I am facing a problem that I am trying to do a Kmean clustering after PCA, when I want to cluster a new data, the prediction label is always changing (i.e. [2] to [3] to [1]....)
#X is pre-defined dataset
pca = PCA(n_components=2)
reduced_data = pca.fit_transform(X)
kmeans = KMeans(n_clusters=4)
kmeans.fit_transform(reduced_data)
for filename in os.listdir(directoryName):
if filename.endswith('.wav'):
(fs,rate)=wav.read(directoryName + "/" +filename)

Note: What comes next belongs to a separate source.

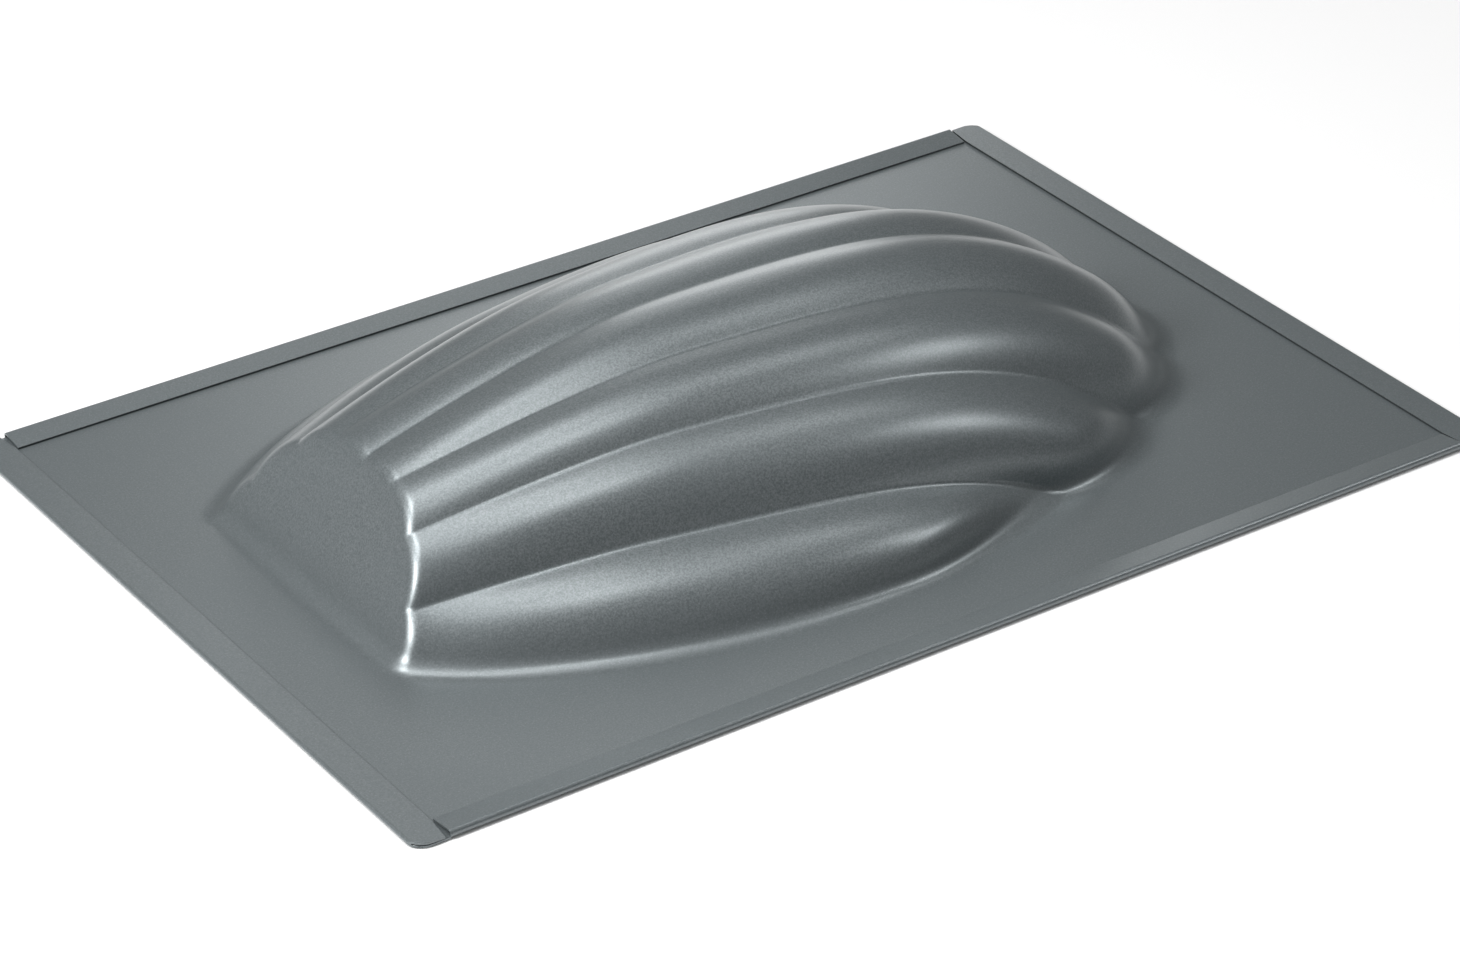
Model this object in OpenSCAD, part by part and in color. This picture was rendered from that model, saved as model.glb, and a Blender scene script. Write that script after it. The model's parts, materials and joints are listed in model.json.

mfcc_feat = mfcc(rate,fs,nfft=1200)
fbank_feat = logfbank(rate,fs,nfft=1200)
features = mean_features(mfcc_feat)
reduced_data = pca.transform([features])
y = kmeans.predict(reduced_data)
print (y)
And the output is:
[1]
[1]
[1]
But when I ran the code second time without modification:
[2]
[2]
[2]
And it keeps changing all the time
Problem seems to have with your code is that k-means are initializing centroid randomly every time that's why your results are getting varied. To fix it, do have a look at below given piece of code:
kmeans = KMeans(n_clusters=n, random_state=42)
You can specify any value for the random_state parameter. It makes your result reproducible.